Extracted records

=-=-=-=-=

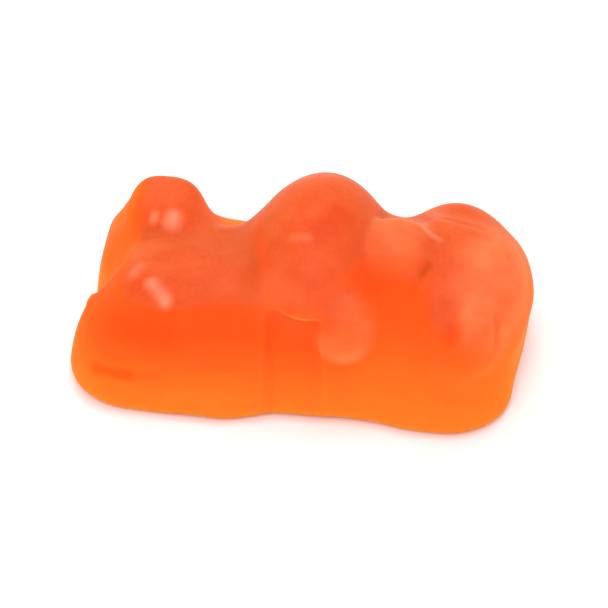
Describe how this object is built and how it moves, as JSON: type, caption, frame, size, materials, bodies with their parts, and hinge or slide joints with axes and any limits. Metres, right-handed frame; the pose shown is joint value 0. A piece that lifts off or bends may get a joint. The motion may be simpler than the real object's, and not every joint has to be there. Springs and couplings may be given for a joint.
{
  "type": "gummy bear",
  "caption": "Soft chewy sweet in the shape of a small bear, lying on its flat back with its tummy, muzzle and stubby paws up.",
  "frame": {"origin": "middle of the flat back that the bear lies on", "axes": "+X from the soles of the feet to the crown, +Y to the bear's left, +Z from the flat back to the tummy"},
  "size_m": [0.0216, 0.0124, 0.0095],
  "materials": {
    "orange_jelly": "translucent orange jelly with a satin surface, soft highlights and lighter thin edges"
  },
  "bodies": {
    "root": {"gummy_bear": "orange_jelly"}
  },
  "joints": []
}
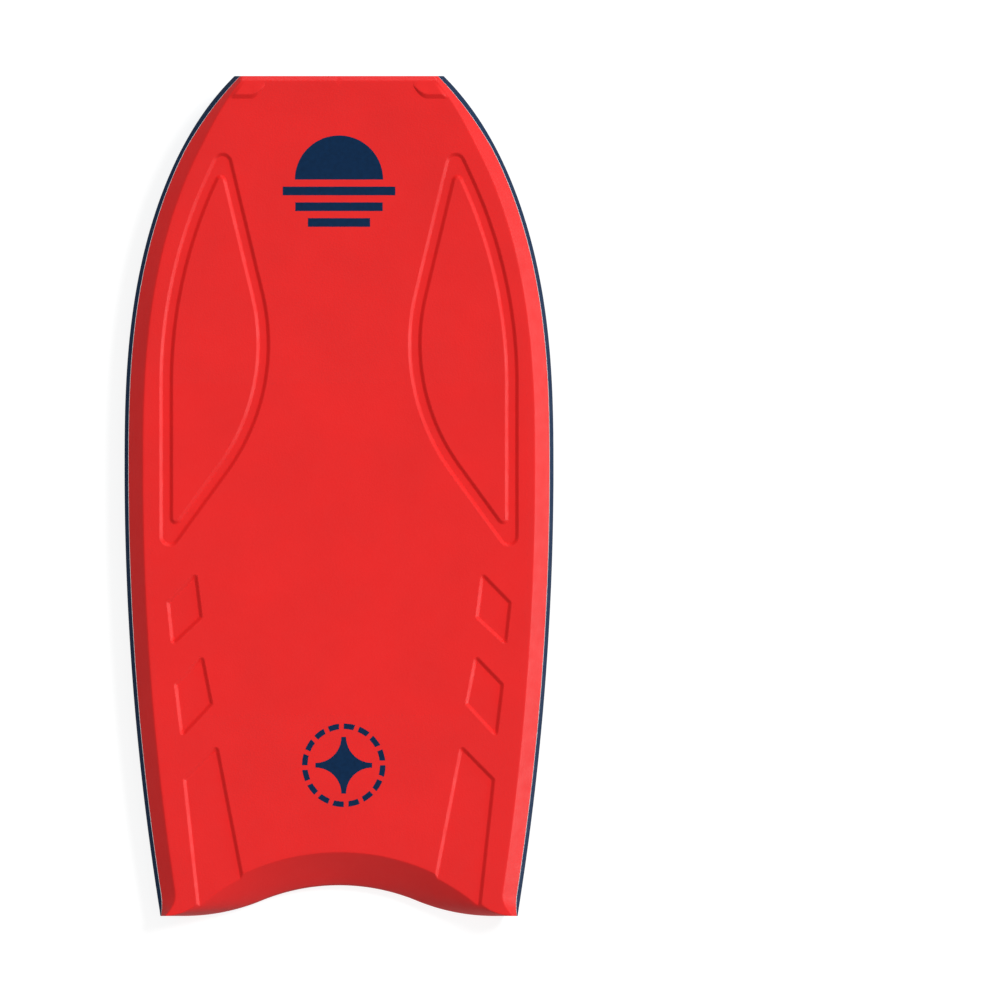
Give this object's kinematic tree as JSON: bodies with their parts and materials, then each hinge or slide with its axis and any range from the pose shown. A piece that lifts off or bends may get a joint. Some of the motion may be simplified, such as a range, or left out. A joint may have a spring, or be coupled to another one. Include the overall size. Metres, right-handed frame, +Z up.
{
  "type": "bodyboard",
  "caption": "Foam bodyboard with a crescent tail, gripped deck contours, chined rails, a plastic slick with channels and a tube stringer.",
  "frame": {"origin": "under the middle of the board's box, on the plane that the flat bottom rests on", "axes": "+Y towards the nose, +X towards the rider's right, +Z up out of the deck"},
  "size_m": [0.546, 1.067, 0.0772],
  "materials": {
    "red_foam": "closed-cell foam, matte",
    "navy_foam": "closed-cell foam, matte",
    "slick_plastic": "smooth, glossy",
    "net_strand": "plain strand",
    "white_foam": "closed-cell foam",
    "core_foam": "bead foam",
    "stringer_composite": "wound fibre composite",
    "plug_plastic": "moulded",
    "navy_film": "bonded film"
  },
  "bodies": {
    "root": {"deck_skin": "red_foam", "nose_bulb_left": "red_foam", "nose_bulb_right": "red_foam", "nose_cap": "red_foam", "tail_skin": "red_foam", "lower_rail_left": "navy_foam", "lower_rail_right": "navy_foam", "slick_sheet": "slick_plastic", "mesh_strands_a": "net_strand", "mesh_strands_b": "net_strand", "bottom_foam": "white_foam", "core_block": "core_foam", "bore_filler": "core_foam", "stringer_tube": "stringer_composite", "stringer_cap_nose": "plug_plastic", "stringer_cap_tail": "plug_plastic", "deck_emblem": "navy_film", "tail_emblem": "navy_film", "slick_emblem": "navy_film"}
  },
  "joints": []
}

=-=-=-=-=

### EXERCISE:
Each entry above is to be set down again in exactly the same words.

### TASK OUTPUT:
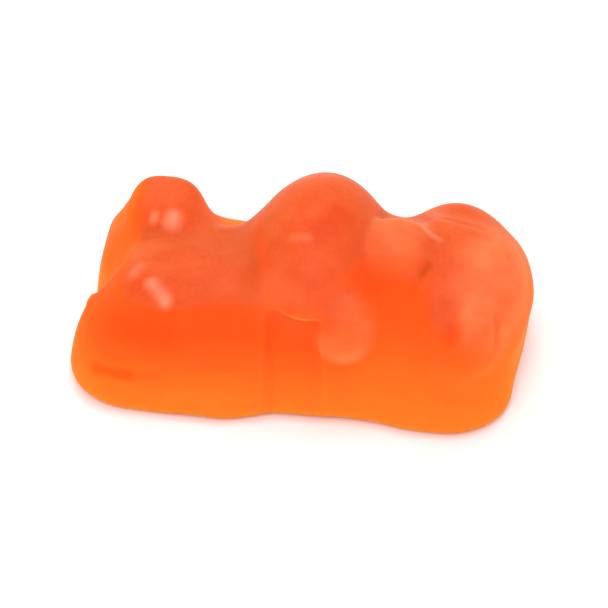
Describe how this object is built and how it moves, as JSON: type, caption, frame, size, materials, bodies with their parts, and hinge or slide joints with axes and any limits. Metres, right-handed frame; the pose shown is joint value 0. A piece that lifts off or bends may get a joint. The motion may be simpler than the real object's, and not every joint has to be there. Springs and couplings may be given for a joint.
{
  "type": "gummy bear",
  "caption": "Soft chewy sweet in the shape of a small bear, lying on its flat back with its tummy, muzzle and stubby paws up.",
  "frame": {"origin": "middle of the flat back that the bear lies on", "axes": "+X from the soles of the feet to the crown, +Y to the bear's left, +Z from the flat back to the tummy"},
  "size_m": [0.0216, 0.0124, 0.0095],
  "materials": {
    "orange_jelly": "translucent orange jelly with a satin surface, soft highlights and lighter thin edges"
  },
  "bodies": {
    "root": {"gummy_bear": "orange_jelly"}
  },
  "joints": []
}
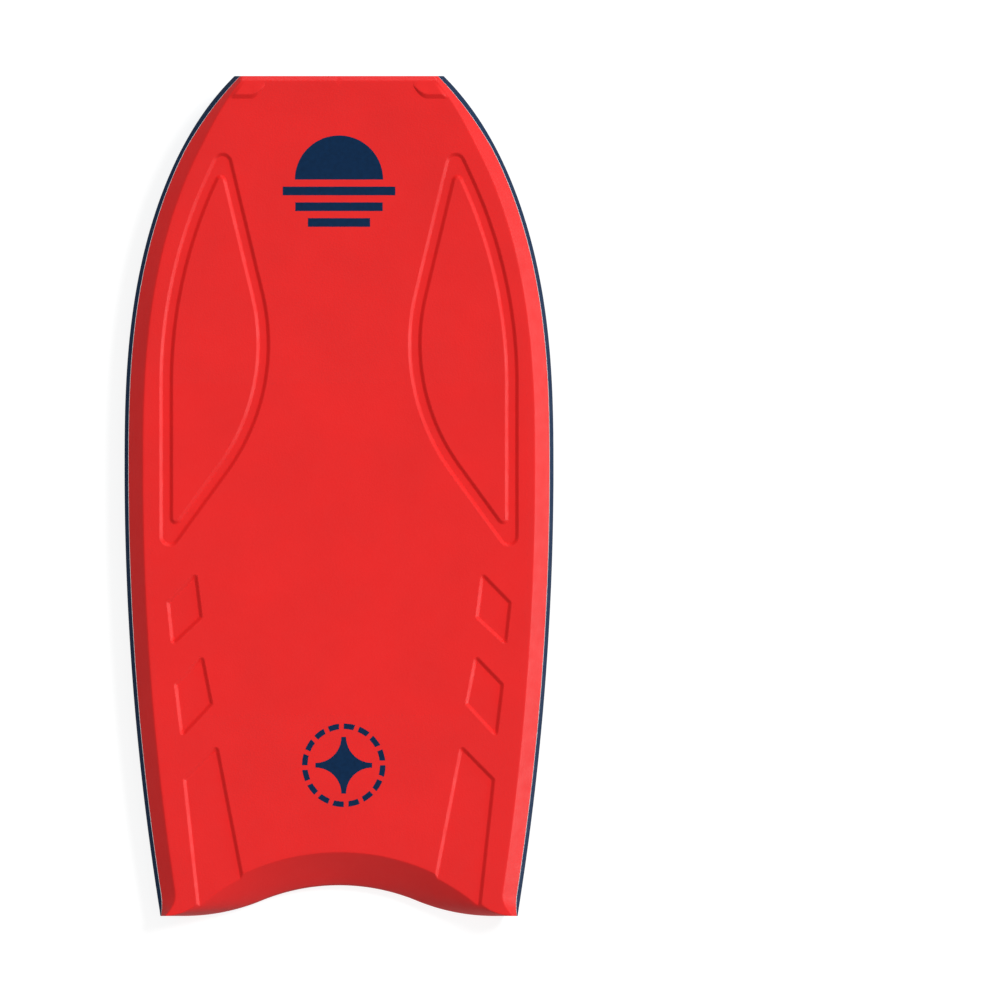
Give this object's kinematic tree as JSON: bodies with their parts and materials, then each hinge or slide with its axis and any range from the pose shown. A piece that lifts off or bends may get a joint. Some of the motion may be simplified, such as a range, or left out. A joint may have a spring, or be coupled to another one. Include the overall size. Metres, right-handed frame, +Z up.
{
  "type": "bodyboard",
  "caption": "Foam bodyboard with a crescent tail, gripped deck contours, chined rails, a plastic slick with channels and a tube stringer.",
  "frame": {"origin": "under the middle of the board's box, on the plane that the flat bottom rests on", "axes": "+Y towards the nose, +X towards the rider's right, +Z up out of the deck"},
  "size_m": [0.546, 1.067, 0.0772],
  "materials": {
    "red_foam": "closed-cell foam, matte",
    "navy_foam": "closed-cell foam, matte",
    "slick_plastic": "smooth, glossy",
    "net_strand": "plain strand",
    "white_foam": "closed-cell foam",
    "core_foam": "bead foam",
    "stringer_composite": "wound fibre composite",
    "plug_plastic": "moulded",
    "navy_film": "bonded film"
  },
  "bodies": {
    "root": {"deck_skin": "red_foam", "nose_bulb_left": "red_foam", "nose_bulb_right": "red_foam", "nose_cap": "red_foam", "tail_skin": "red_foam", "lower_rail_left": "navy_foam", "lower_rail_right": "navy_foam", "slick_sheet": "slick_plastic", "mesh_strands_a": "net_strand", "mesh_strands_b": "net_strand", "bottom_foam": "white_foam", "core_block": "core_foam", "bore_filler": "core_foam", "stringer_tube": "stringer_composite", "stringer_cap_nose": "plug_plastic", "stringer_cap_tail": "plug_plastic", "deck_emblem": "navy_film", "tail_emblem": "navy_film", "slick_emblem": "navy_film"}
  },
  "joints": []
}